# Choosing a software runtime method

Pavel Dimens

●

Published 2024-06-21

There are two ways you can run Harpy, using a container with the necessary software environments in it (the default), or with local conda environments (with the --conda option). If software development and containerization isn't your jam, that's great, you're in the right place! Below is a quick explanation of what/why and the tradeoffs between either approach so you can decide for yourself which makes more sense to use.

# TL;DR

container is more likely to work on all systems, but much slower
conda is quicker and better for troubleshooting, but may have unexpected errors

# What Harpy Provides

An conda-based installation of Harpy provides only the minimal set of programs Harpy needs to begin a workflow. These include: python 3.12, snakemake-minimal, pandas, and the htslib programs (htslib, samtools, bcftools, tabix). Noticeably, there aren't sequence aligners, quality-assessment tools, phasers, etc. This is because some of the software dependencies themselves have clashing dependencies and cannot be installed alongside each other, but more importantly, it keeps the Harpy installation quite small and quick.

# How Harpy Provides the Other Stuff

Instead of a monolithic Harpy environment, which would be impossible with the current software dependencies, there are a handful of defined conda environment recipes that Harpy workflows generate. Snakemake will make environments of those recipes, then jump in and out of those local conda environments as dictated by the software needs of any given job (given in the conda: directive within a rule). Those local environments live inside .snakemake/conda/wildhashnumber, with auto-generated names reflecting the hash of the environment (e.g. .snakemake/conda/21ceb8c2fe7dd21206ab90c2af8f847f_).

But, those environments need to be created at runtime if they don't already exist in .snakemake/, so Harpy (technically Snakemake) will install them before running the jobs within a workflow. On some HPC systems, this process can move glacially slow (it might be a RAID or NAS thing) and this might make you think a Harpy workflow is hanging at the environment installation step before it even begins its first job. That isn't ideal. Additionally, sysadmins aren't particularly fond of how many files are created with conda-based installations, which leads us to containerization.

# Harpy and Containers

If you aren't sure exactly what containers are, great, we aren't either! But here's what we do know: it's a tiny mountable file containing an entire operating system and whatever other bits you might need. Creating containers is done with a recipe that takes a base "image" (an established existing container) and adds "layers" of modifications to that base image. Imagine a simple recipe where you declare a base image of a minimal Ubuntu 22 system and your "layer" (modification) is installing a program into it using sudo apt install .... You could then use this container as the "environment" to run particular things with the software you installed into it.

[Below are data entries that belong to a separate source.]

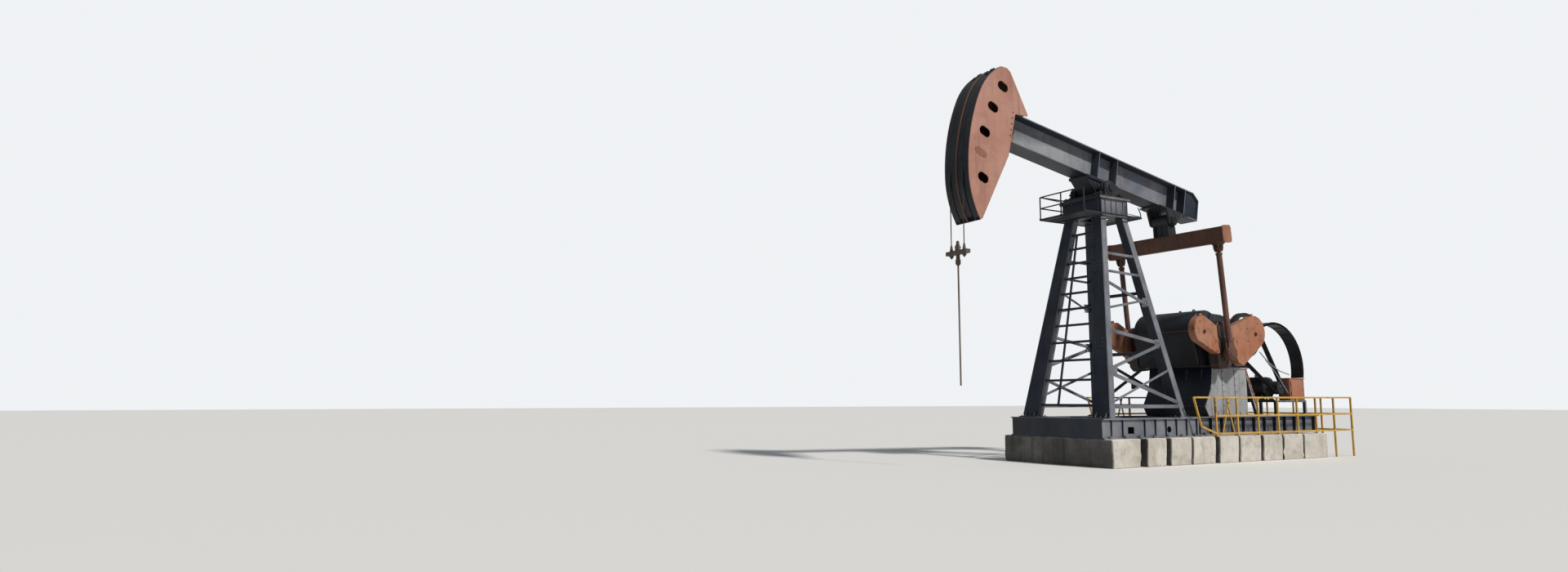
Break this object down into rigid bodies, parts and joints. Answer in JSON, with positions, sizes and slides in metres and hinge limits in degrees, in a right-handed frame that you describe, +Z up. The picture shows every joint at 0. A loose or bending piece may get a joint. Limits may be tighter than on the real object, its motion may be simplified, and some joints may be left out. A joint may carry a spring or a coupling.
{
  "type": "beam pumping unit",
  "caption": "Crank-balanced beam pumping unit on a concrete foundation, with horsehead, A-shaped tower, gear reducer, belt drive and guard rails.",
  "frame": {"origin": "on the ground, straight below the saddle bearing, in the plane of the walking beam", "axes": "+X from the well towards the motor, +Y to the unit's far side in the picture, +Z up"},
  "size_m": [13.7803, 3.96, 10.217],
  "materials": {
    "concrete": "weathered, stained",
    "tower_paint": "weathered blue-grey paint",
    "dark_metal": "oily dark paint",
    "pedestal_paint": "weathered light grey paint",
    "steel": "worn steel",
    "belt_rubber": "matt",
    "salmon_paint": "faded orange paint",
    "rail_paint": "yellow paint with rust",
    "rusty_paint": "rust-brown paint"
  },
  "bodies": {
    "root": {"foundation": "concrete", "skid_front": "tower_paint", "skid_rear": "tower_paint", "leg_front_near": "tower_paint", "leg_front_far": "tower_paint", "leg_rear_near": "tower_paint", "leg_rear_far": "tower_paint", "bracing_near": "tower_paint", "bracing_far": "tower_paint", "bracing_rear": "tower_paint", "front_rungs": "tower_paint", "tower_cap": "tower_paint", "platform_floor": "tower_paint", "platform_rail": "tower_paint", "saddle_bearings": "dark_metal", "pedestal": "pedestal_paint", "gear_reducer": "dark_metal", "input_shaft": "steel", "large_sheave": "dark_metal", "drive_belts": "belt_rubber", "motor_sheave": "dark_metal", "belt_guard": "dark_metal", "guard_box": "salmon_paint", "motor": "tower_paint", "motor_frame": "tower_paint", "guard_rail_near": "rail_paint", "guard_rail_far": "rail_paint", "guard_rail_rear": "rail_paint", "upper_wires": "dark_metal"},
    "beam": {"walking_beam": "tower_paint", "saddle_bracket": "dark_metal", "tail_bracket": "dark_metal", "head_plates": "salmon_paint", "head_frame": "rusty_paint", "head_face": "dark_metal", "head_rib": "rusty_paint", "head_wires": "dark_metal"},
    "equalizer": {"equalizer": "rusty_paint", "pitman_near": "rusty_paint", "pitman_far": "rusty_paint"},
    "crank": {"crank_shaft": "steel", "crank_near": "rusty_paint", "crank_far": "rusty_paint", "weights_near": "salmon_paint", "weights_far": "salmon_paint"},
    "hanger": {"hanger_wires": "dark_metal", "carrier_bar": "rusty_paint", "polished_rod": "steel"}
  },
  "joints": [
    {"name": "crank_turn", "type": "hinge", "parent": "root", "child": "crank", "pos_m": [3.253, 0, 3.53684], "axis": [0, -1, 0], "range_deg": [0, 178.84]},
    {"name": "beam_rock", "type": "hinge", "parent": "root", "child": "beam", "pos_m": [0, 0, 7.4], "axis": [0, -1, 0], "range_deg": [0, 23.21]},
    {"name": "tail_hinge", "type": "hinge", "parent": "beam", "child": "equalizer", "pos_m": [2.93936, 0, 6.85204], "axis": [0, 1, 0], "range_deg": [0, 24.37]},
    {"name": "hanger_slide", "type": "slide", "parent": "root", "child": "hanger", "axis": [0, 0, -1], "range_m": [0, 1.98123]}
  ],
  "couplings": [
    {"joint": "beam_rock", "follows": "crank_turn", "ratio": 0.12974},
    {"joint": "tail_hinge", "follows": "crank_turn", "ratio": 0.13621},
    {"joint": "hanger_slide", "follows": "crank_turn", "m_per_rad": 0.63441}
  ]
}
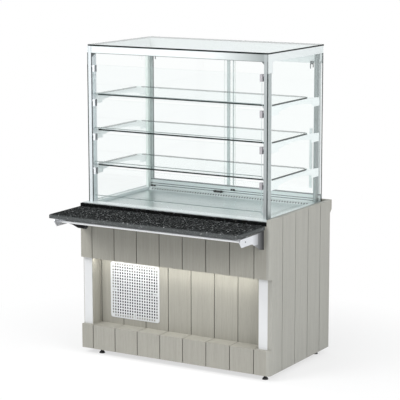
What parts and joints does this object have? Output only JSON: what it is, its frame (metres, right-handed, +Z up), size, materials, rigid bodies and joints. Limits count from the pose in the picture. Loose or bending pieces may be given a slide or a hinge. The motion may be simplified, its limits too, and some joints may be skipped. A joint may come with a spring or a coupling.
{
  "type": "refrigerated display case",
  "caption": "Self-service refrigerated case: planked base, stone worktop and tray slide, chilled well, glass top with shelves, hinged flaps and sliding rear doors.",
  "frame": {"origin": "on the floor, in the middle of the whole case's footprint", "axes": "+Z up, -Y towards the customer, +Y towards the service side, +X to the customer's right"},
  "size_m": [1.2, 1.029, 1.739],
  "materials": {
    "taupe_laminate": "fine-grained warm grey laminate planks",
    "dark_stone": "polished dark speckled stone",
    "stainless": "satin stainless steel",
    "white_steel": "white powder coat",
    "frame_grey": "satin grey-green anodised profile",
    "bracket_grey": "light grey powder coat",
    "clear_glass": "clear toughened glass with green edges",
    "clear_acrylic": "clear acrylic sheet",
    "black_plastic": "black moulded plastic",
    "light_diffuser": "milky light strip",
    "foam": "rigid insulation foam",
    "compressor_shell": "black enamel",
    "coil_aluminium": "bare finned coil",
    "copper": "bare copper pipe",
    "box_grey": "dark grey plastic"
  },
  "bodies": {
    "case": {"upper_cladding": "taupe_laminate", "plinth": "taupe_laminate", "end_cladding": "taupe_laminate", "recess_panel": "taupe_laminate", "rear_apron": "taupe_laminate", "return_boards": "taupe_laminate", "side_skins": "taupe_laminate", "rear_panel": "taupe_laminate", "worktop": "dark_stone", "well_liner": "stainless", "deck": "stainless", "air_strip": "stainless", "shelf_arms": "stainless", "base_frame": "white_steel", "floor_pan": "white_steel", "corner_covers": "white_steel", "grille": "white_steel", "unit_plate": "white_steel", "front_posts": "frame_grey", "rear_posts": "frame_grey", "top_frame": "frame_grey", "rear_sill": "frame_grey", "door_header": "frame_grey", "tray_wall_brackets": "bracket_grey", "top_pane": "clear_glass", "side_panes": "clear_glass", "shelves": "clear_glass", "condenser_shroud": "black_plastic", "evaporator_shroud": "black_plastic", "power_inlet": "black_plastic", "recess_light": "light_diffuser", "well_foam": "foam", "compressor": "compressor_shell", "condenser": "coil_aluminium", "evaporator": "coil_aluminium", "refrigerant_pipes": "copper", "electrical_box": "box_grey", "thermostat_face": "box_grey"},
    "tray_slide": {"tray": "dark_stone", "tray_arms": "bracket_grey", "tray_tube": "stainless"},
    "flap_1_body": {"flap_1": "clear_acrylic", "flap_clamps_1": "stainless"},
    "flap_2_body": {"flap_2": "clear_acrylic", "flap_clamps_2": "stainless"},
    "flap_3_body": {"flap_3": "clear_acrylic", "flap_clamps_3": "stainless"},
    "flap_4_body": {"flap_4": "clear_acrylic", "flap_clamps_4": "stainless"},
    "left_door": {"door_left": "clear_glass", "door_left_trim": "frame_grey"},
    "right_door": {"door_right": "clear_glass", "door_right_trim": "frame_grey"},
    "front_left_foot": {"foot_front_left": "black_plastic"},
    "front_right_foot": {"foot_front_right": "black_plastic"},
    "rear_left_foot": {"foot_rear_left": "black_plastic"},
    "rear_right_foot": {"foot_rear_right": "black_plastic"},
    "condenser_fan_wheel": {"condenser_fan": "black_plastic"},
    "evaporator_fan_wheel": {"evaporator_fan": "black_plastic"},
    "main_switch": {"rocker_switch": "black_plastic"}
  },
  "joints": [
    {"name": "flap_1_hinge", "type": "hinge", "parent": "case", "child": "flap_1_body", "pos_m": [-0.011, -0.1475, 1.619], "axis": [-1, 0, 0], "range_deg": [0, 80]},
    {"name": "flap_2_hinge", "type": "hinge", "parent": "case", "child": "flap_2_body", "pos_m": [-0.011, -0.1475, 1.429], "axis": [-1, 0, 0], "range_deg": [0, 80]},
    {"name": "flap_3_hinge", "type": "hinge", "parent": "case", "child": "flap_3_body", "pos_m": [-0.011, -0.1475, 1.239], "axis": [-1, 0, 0], "range_deg": [0, 80]},
    {"name": "flap_4_hinge", "type": "hinge", "parent": "case", "child": "flap_4_body", "pos_m": [-0.011, -0.1475, 1.049], "axis": [-1, 0, 0], "range_deg": [0, 80]},
    {"name": "left_door_slide", "type": "slide", "parent": "case", "child": "left_door", "axis": [1, 0, 0], "range_m": [0, 0.5]},
    {"name": "right_door_slide", "type": "slide", "parent": "case", "child": "right_door", "axis": [-1, 0, 0], "range_m": [0, 0.5]},
    {"name": "tray_fold", "type": "hinge", "parent": "case", "child": "tray_slide", "pos_m": [-0.011, -0.3225, 0.7745], "axis": [1, 0, 0], "range_deg": [0, 90]},
    {"name": "front_left_foot_screw", "type": "hinge", "parent": "case", "child": "front_left_foot", "pos_m": [-0.496, -0.1655, 0], "axis": [0, 0, 1], "continuous": true},
    {"name": "front_right_foot_screw", "type": "hinge", "parent": "case", "child": "front_right_foot", "pos_m": [0.551, -0.1655, 0], "axis": [0, 0, 1], "continuous": true},
    {"name": "rear_left_foot_screw", "type": "hinge", "parent": "case", "child": "rear_left_foot", "pos_m": [-0.496, 0.4245, 0], "axis": [0, 0, 1], "continuous": true},
    {"name": "rear_right_foot_screw", "type": "hinge", "parent": "case", "child": "rear_right_foot", "pos_m": [0.551, 0.4245, 0], "axis": [0, 0, 1], "continuous": true},
    {"name": "condenser_fan_spin", "type": "hinge", "parent": "case", "child": "condenser_fan_wheel", "pos_m": [-0.301, -0.0405, 0.315], "axis": [0, 1, 0], "continuous": true},
    {"name": "evaporator_fan_spin", "type": "hinge", "parent": "case", "child": "evaporator_fan_wheel", "pos_m": [0.35, 0.2545, 0.7255], "axis": [1, 0, 0], "continuous": true},
    {"name": "main_switch_rock", "type": "hinge", "parent": "case", "child": "main_switch", "pos_m": [0.424, 0.4915, 0.515], "axis": [1, 0, 0], "range_deg": [-16, 0]}
  ]
}
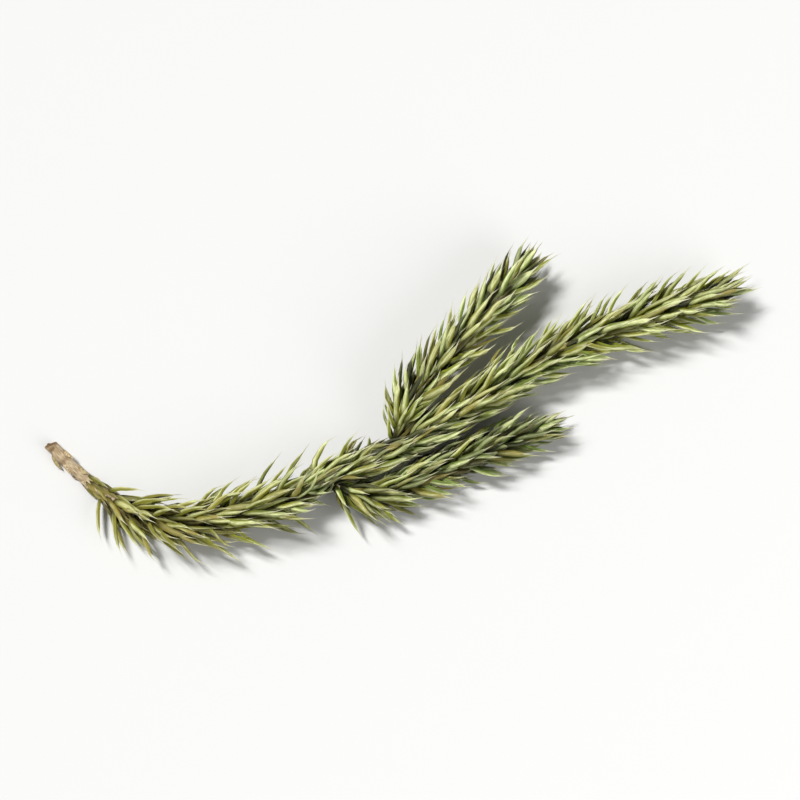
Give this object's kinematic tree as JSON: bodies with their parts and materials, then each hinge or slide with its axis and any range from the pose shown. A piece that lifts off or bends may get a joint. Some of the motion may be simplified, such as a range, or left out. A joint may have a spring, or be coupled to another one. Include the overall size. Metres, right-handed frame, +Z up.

The Harpy team manages a container on Dockerhub called, you guessed it, Harpy, that is synchronously versioned with the Harpy software. In other words, if you're using Harpy v1.4, it will use the container version v1.4. The development version of Harpy uses latest and the versions are automagically managed through GitHub Actions. The Harpy container actually contains all of the conda environments in it. So, when Snakemake is using the container environment method, it will pull the versioned container from Dockerhub, and jump in and out of container instances as required by the different jobs. When inside a container, Snakemake will automatically activate the correct conda environment within the container!

# What's the Catch?

While local conda enviroments at runtime or containers might seem like foolproof approaches, there are drawbacks.

# Conda Caveats:

# ⚠️ Conda Caveat 1: Inconsistent

Despite our and conda's best efforts, sometimes programs just don't install correctly on some systems due to unexpected system (or conda) configurations. This results in frustrating errors where jobs fail because software that is absolutely installed isn't being recognized (false negative), or software that wasn't successfully installed is being recognized (false positive).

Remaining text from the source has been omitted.